As it is said, knowledge is the key to success. So you should have accurate information about the metal you are working with. Suppose you are working on galvanized steel or aluminum. In that case, you should thoroughly clean the workpiece before welding as they have an oxidized layer on the surface that becomes more reactive at high temperatures.
Aluminum oxide is present as a thin film on every aluminum piece. When welding, the oxide layer reacts with other hot metals in the weld pool to produce slag. This reaction makes it difficult to control the weld pool, which tries to move away from the weld zone. As a result, heat from the torch goes into the base metal rather than being absorbed by the weld, leading to burn-through.
6. Wrong welding process
Today welding involves a lot of processes and various equipment. Sometimes, the wrong choice of welding process may cause a melt-through. Every welding process has its usage. For example, arc welding is used for high amperage and deep penetration.
If you use the arc welding process for thin metal sheets and soft base metal, you risk burning through the metal. Likewise, MIG and TIG welding is primarily used for delicate work and thin metal sheets. Selecting an exemplary process is the first step toward the overall appearance of welded joints.
7. Improper machine setting
Burn through also happen if you set your machine poorly. Always check the setting of your welder. There are tons of buttons and knobs available for different settings.
You can quickly burn through the base metal if you do not go after the proposed settings. Do your research for the task you are going to take up and act under the guidelines to avoid burn-through and other welding defects.
You may need to change the current level and polarity differently for different jobs; ensure that your machine setting is good enough to prevent burning holes in the metal.
8. Poor welding techniques
There is no proper replacement for on-the-job experience when it comes to welding or other skilled professions in life. By practicing often, you’ll gradually figure out which welding techniques work best for your job. As you learn more, you’ll be able to do things correctly. It will help if you remember the above techniques while doing your job.
How can you prevent the welding burn through?
Fortunately, you can easily avoid burning holes through welding once you know the causes. Moreover, you can avoid them by following these preventive measures.
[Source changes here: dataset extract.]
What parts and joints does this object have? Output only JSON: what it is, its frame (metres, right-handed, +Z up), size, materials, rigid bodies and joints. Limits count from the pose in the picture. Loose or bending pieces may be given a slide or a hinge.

1. Act in accordance with the guidelines
If you want to avoid unnecessary delay and burning defects, always use a welding chart and never go against the specifications that your welding machine’s manufacturer recommends. If you do not have a welding chart, you can find one easily online or from a local welding supply store.
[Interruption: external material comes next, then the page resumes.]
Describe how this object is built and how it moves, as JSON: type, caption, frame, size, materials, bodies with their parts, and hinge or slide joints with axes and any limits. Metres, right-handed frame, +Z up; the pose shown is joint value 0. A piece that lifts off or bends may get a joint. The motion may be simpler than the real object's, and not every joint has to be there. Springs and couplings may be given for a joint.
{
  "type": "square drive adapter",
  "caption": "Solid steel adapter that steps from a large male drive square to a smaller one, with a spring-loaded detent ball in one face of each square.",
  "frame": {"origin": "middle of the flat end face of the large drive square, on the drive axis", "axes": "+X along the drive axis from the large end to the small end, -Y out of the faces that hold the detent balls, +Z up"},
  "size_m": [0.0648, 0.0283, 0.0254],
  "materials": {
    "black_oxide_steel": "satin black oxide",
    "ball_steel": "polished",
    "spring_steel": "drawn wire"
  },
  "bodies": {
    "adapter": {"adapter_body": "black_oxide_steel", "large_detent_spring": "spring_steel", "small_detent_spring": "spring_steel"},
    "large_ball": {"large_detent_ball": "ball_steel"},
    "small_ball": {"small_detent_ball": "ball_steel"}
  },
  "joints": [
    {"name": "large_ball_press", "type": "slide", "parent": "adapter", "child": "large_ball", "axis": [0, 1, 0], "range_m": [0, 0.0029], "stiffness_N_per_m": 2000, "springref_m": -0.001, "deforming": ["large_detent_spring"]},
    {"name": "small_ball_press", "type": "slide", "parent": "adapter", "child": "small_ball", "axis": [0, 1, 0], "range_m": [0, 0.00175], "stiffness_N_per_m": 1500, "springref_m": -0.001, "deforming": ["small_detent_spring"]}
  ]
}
Likewise, every electrode has specifications given by AWS (American welding association). Check the specs before using the electrode. If you are a beginner, it is good to use E 6013 for most of your jobs. It works best on thin metal sheets as well as all positions and current settings.
On the other hand, if your job requires deep penetration and you want to weld thick metal, then go for E 6010. However, remember that E6010 only works best on DC; if you go against the recommended setting, you may burn through the metal.
2. Set welder properly
The main culprit of burn-through is excessive heat which melts the base metal. This happens when your welder’s amps are set too high. Try to use lower current input to prevent burning holes through excessive heat.
It’s essential to follow the recommended input level given in the machine’s user manual to prevent many defects, including burning holes. However, you can also find the perfect setting by frequently adjusting the machine’s current flow.
3. Clean workpiece\ Avoid over grinding
Ensure to clean the welding surfaces thoroughly in order to avoid any welding problems later on. You can use a grinder or metal wool for this purpose. While grinding, take care not to leave the metal too thin at the bottom. If it’s too thin, it won’t be able to combat the excessive heat.
4. Watch out for the root opening
One way to prevent burn-through is monitoring the root opening. The root opening is the separation that happens at the joint of the root between the two pieces you are working on. If it is too large, it could cause the metal to burn holes.
5. Use recommended welding patterns
Try to use this recommended welding pattern to prevent burning holes in welding.
- Try not to weave your torch side to side during welding. Whipping may be good for you but not for the welding bead so try to avoid it. That will eliminate both burns through and warping.
- Always use the straight pass to prevent the welding burn through. Also, try to be quick without forgoing your bead.
- If you notice burn-through while welding, an excellent way to combat it is by reversing your travel direction while keeping the electrode angles the same. By doing so, you’ll be able to deposit more heat onto the bead rather than the base metal.
- To avoid any issues with your welds, ensure you’re consistent with the heat. If the heat is distributed evenly, it can not burn through the metal.
1. How do you fix burn-through in welding?
Burn-through is a type of welding defect that occurs when the heat from the weld penetrates too deeply and melts through the base metal. Burn-through is most commonly caused when using too much heat.
The best way to fix burn-through is to weld over the existing joint to fill the whole, using less heat and taking care to weld slowly and evenly. If it is bumpy, you may need to grind down the hole’s edges before welding over it.
To do so, choose suitable backing material. Copper, brass, and aluminum all work well for this purpose. Another tip is to start on the outside edges of the hole and work your way toward the center when you’re making weld repairs. By following these tips, you’ll be able to make weld repairs more efficiently and with less hassle.
2. Why is my MIG welder burning holes?
There might be the following reasons your MIG welder is burning holes: Immoderate heat; try to set the current flow on a lower level.
If you are staying in one spot for too long, try to move straight quickly without weaving.
The best way to weld is to be in a position where you can move quickly along the weld line, be aware of your settings, and have everything under control in your mind.
Blowing holes through the welding is the prime problem that may come your way when you are new to the welding industry. Many different factors can contribute to burn-through. It could be due to something as simple as high current and travel speed. Other times, it may result from negligence in joint preparation, cleaning the base metal, etc. However, with some practice and know-how of the causes, you can easily avoid them.